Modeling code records

BEGIN

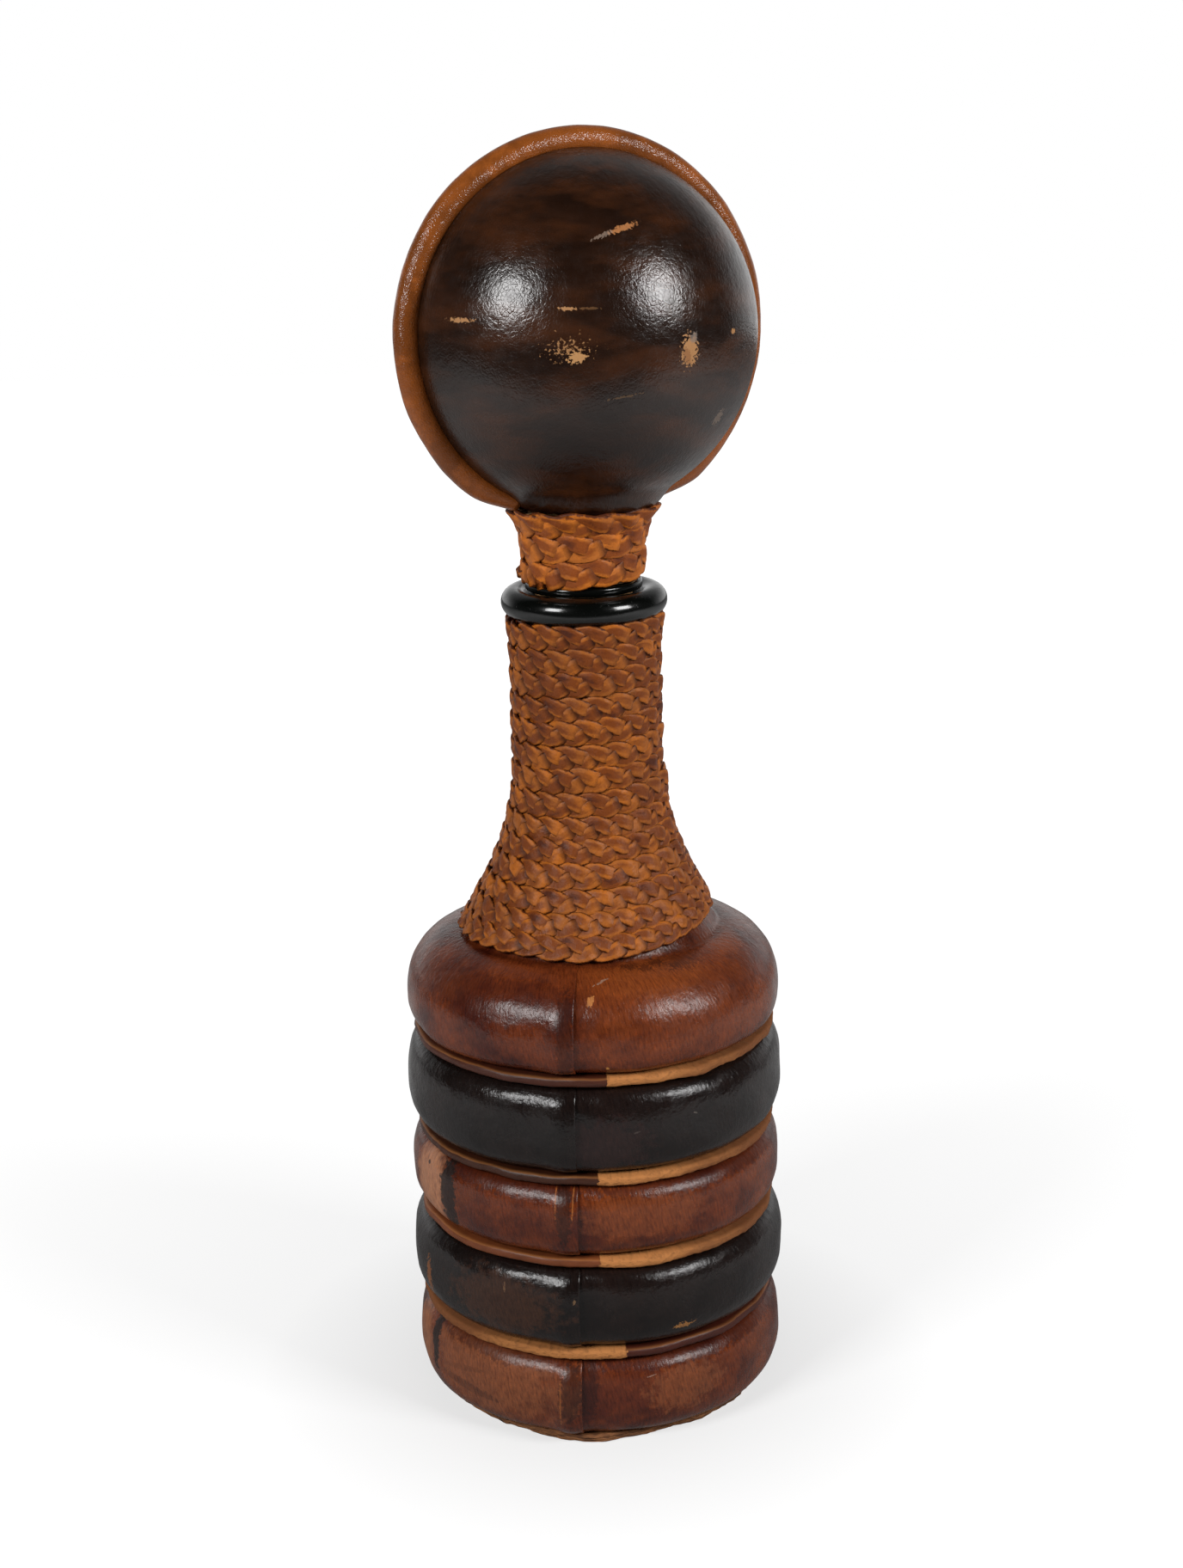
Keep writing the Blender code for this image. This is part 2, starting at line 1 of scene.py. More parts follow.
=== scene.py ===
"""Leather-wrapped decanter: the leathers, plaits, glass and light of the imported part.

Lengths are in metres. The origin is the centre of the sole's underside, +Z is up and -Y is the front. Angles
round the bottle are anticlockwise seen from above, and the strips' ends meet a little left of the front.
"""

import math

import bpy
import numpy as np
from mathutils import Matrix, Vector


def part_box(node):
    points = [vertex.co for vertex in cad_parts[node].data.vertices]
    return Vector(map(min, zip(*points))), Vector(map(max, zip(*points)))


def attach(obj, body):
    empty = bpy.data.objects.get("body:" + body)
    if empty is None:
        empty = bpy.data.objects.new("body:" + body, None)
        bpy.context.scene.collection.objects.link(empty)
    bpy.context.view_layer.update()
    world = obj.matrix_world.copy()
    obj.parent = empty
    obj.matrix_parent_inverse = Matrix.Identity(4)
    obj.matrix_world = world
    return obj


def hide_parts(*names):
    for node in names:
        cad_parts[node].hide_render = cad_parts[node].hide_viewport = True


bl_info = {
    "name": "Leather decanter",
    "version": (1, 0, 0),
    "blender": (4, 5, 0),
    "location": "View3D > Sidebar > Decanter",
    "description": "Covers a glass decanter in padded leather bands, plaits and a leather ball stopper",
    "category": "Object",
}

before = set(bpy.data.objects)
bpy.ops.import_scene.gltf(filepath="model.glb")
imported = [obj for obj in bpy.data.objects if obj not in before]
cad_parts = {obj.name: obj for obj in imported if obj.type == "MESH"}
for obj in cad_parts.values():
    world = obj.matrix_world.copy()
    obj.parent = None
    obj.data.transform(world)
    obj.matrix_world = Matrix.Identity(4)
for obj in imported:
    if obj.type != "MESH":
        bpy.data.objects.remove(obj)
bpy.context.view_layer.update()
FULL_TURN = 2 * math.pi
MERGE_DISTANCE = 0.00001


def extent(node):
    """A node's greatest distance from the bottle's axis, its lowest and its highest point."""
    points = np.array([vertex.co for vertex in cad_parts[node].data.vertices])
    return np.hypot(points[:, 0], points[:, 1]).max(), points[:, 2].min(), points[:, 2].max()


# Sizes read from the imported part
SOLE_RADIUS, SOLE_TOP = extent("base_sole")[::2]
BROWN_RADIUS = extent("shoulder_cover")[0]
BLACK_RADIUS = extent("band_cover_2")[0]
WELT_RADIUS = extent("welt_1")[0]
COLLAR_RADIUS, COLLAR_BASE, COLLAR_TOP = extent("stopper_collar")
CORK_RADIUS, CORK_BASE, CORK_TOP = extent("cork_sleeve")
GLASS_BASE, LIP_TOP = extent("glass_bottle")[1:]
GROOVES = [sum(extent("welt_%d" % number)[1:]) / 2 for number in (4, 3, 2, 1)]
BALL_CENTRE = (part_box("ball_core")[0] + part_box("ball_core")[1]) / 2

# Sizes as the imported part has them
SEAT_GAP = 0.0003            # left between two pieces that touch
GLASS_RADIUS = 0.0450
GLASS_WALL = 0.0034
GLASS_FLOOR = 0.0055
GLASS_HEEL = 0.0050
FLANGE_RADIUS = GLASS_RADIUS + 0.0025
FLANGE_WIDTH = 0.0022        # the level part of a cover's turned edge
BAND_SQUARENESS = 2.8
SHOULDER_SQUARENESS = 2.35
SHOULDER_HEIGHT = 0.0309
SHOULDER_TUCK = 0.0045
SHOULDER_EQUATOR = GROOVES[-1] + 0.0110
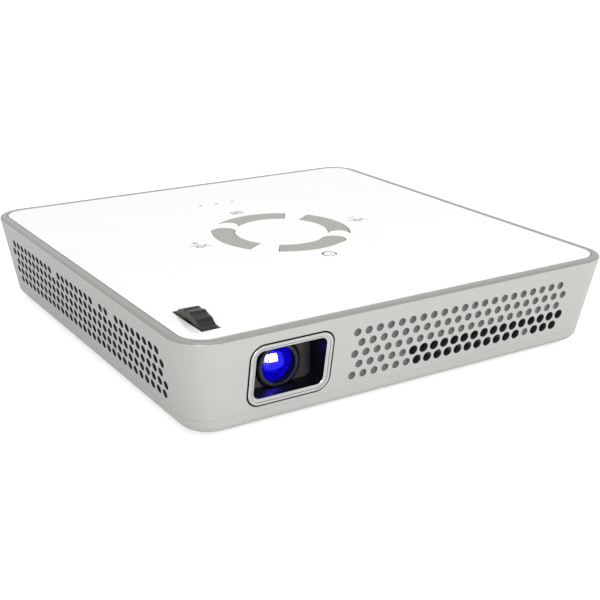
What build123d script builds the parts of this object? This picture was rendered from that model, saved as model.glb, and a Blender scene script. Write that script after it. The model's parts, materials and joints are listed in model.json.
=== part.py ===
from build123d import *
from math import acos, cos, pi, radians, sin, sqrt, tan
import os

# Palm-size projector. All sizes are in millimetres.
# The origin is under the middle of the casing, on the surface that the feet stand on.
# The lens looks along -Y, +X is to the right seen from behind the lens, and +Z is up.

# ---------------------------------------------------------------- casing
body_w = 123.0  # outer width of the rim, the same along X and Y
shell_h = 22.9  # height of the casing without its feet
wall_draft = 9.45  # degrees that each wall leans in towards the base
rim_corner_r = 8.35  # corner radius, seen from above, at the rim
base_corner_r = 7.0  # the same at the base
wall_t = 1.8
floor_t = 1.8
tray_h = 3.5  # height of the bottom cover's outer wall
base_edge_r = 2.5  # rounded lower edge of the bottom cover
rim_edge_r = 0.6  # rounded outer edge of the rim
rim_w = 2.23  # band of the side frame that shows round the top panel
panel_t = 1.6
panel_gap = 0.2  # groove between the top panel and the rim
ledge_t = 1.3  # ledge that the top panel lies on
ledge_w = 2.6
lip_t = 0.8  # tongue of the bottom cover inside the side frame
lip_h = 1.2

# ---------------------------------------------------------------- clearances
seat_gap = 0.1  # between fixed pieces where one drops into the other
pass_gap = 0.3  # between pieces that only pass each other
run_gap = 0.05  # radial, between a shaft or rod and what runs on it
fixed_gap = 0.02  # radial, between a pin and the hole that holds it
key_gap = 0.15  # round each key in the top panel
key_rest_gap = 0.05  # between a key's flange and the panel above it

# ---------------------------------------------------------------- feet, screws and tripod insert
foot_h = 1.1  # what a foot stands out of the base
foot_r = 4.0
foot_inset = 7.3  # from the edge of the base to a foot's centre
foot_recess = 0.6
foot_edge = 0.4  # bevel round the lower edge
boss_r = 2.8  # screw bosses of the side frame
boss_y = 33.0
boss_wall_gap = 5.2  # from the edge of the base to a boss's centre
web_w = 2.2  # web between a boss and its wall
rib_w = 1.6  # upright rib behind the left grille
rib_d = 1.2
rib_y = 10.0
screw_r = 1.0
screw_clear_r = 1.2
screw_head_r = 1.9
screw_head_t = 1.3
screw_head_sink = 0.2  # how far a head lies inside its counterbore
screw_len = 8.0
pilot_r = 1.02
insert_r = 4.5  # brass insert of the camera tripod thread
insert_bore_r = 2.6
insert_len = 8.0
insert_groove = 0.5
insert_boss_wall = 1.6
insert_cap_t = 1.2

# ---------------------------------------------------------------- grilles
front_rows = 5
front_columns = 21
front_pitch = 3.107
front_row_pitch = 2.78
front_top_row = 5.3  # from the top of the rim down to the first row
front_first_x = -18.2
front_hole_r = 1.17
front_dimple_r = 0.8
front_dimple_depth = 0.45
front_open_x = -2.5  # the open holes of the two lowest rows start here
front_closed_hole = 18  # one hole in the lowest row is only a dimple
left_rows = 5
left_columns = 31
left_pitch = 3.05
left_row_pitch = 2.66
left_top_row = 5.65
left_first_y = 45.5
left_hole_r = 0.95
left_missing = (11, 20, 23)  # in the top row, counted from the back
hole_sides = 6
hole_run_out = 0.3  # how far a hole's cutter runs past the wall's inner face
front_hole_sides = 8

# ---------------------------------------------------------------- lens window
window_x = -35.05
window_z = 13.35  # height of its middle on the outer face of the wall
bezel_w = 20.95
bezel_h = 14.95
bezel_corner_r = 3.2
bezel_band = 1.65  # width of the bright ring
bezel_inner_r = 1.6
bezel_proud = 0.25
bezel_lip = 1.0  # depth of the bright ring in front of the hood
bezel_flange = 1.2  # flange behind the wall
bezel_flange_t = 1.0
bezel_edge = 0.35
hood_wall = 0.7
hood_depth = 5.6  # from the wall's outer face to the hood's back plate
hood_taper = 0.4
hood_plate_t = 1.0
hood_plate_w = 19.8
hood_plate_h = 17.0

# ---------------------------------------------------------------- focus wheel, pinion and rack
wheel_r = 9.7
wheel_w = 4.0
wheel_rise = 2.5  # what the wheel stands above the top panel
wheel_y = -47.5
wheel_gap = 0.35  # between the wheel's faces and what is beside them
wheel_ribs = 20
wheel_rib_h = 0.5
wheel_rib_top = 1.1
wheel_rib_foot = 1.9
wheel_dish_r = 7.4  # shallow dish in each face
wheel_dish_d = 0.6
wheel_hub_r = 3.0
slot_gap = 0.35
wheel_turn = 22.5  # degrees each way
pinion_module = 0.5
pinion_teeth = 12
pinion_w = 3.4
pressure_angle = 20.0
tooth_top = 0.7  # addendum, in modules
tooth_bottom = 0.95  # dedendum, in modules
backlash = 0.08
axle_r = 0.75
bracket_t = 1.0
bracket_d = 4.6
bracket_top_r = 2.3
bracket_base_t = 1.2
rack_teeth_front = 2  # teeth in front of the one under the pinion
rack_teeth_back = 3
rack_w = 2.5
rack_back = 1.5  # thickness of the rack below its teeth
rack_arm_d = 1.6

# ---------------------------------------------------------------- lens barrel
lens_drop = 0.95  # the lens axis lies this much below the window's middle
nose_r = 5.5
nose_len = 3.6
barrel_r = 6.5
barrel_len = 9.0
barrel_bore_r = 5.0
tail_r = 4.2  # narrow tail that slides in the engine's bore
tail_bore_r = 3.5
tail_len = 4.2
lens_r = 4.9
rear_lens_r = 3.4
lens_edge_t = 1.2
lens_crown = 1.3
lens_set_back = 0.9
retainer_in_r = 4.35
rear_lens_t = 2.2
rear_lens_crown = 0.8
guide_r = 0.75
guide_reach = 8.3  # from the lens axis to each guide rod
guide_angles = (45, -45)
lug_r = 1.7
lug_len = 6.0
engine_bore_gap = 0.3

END

Aim:
From the line containing "zip(*points))), Vector(map(max, zip(*points)))" down to the line containing "2].min(), points[:, 2].max()" in the material above, reproduce every line exactly, including the two end lines.

Output of the exercise:
    return Vector(map(min, zip(*points))), Vector(map(max, zip(*points)))


def attach(obj, body):
    empty = bpy.data.objects.get("body:" + body)
    if empty is None:
        empty = bpy.data.objects.new("body:" + body, None)
        bpy.context.scene.collection.objects.link(empty)
    bpy.context.view_layer.update()
    world = obj.matrix_world.copy()
    obj.parent = empty
    obj.matrix_parent_inverse = Matrix.Identity(4)
    obj.matrix_world = world
    return obj


def hide_parts(*names):
    for node in names:
        cad_parts[node].hide_render = cad_parts[node].hide_viewport = True


bl_info = {
    "name": "Leather decanter",
    "version": (1, 0, 0),
    "blender": (4, 5, 0),
    "location": "View3D > Sidebar > Decanter",
    "description": "Covers a glass decanter in padded leather bands, plaits and a leather ball stopper",
    "category": "Object",
}

before = set(bpy.data.objects)
bpy.ops.import_scene.gltf(filepath="model.glb")
imported = [obj for obj in bpy.data.objects if obj not in before]
cad_parts = {obj.name: obj for obj in imported if obj.type == "MESH"}
for obj in cad_parts.values():
    world = obj.matrix_world.copy()
    obj.parent = None
    obj.data.transform(world)
    obj.matrix_world = Matrix.Identity(4)
for obj in imported:
    if obj.type != "MESH":
        bpy.data.objects.remove(obj)
bpy.context.view_layer.update()
FULL_TURN = 2 * math.pi
MERGE_DISTANCE = 0.00001


def extent(node):
    """A node's greatest distance from the bottle's axis, its lowest and its highest point."""
    points = np.array([vertex.co for vertex in cad_parts[node].data.vertices])
    return np.hypot(points[:, 0], points[:, 1]).max(), points[:, 2].min(), points[:, 2].max()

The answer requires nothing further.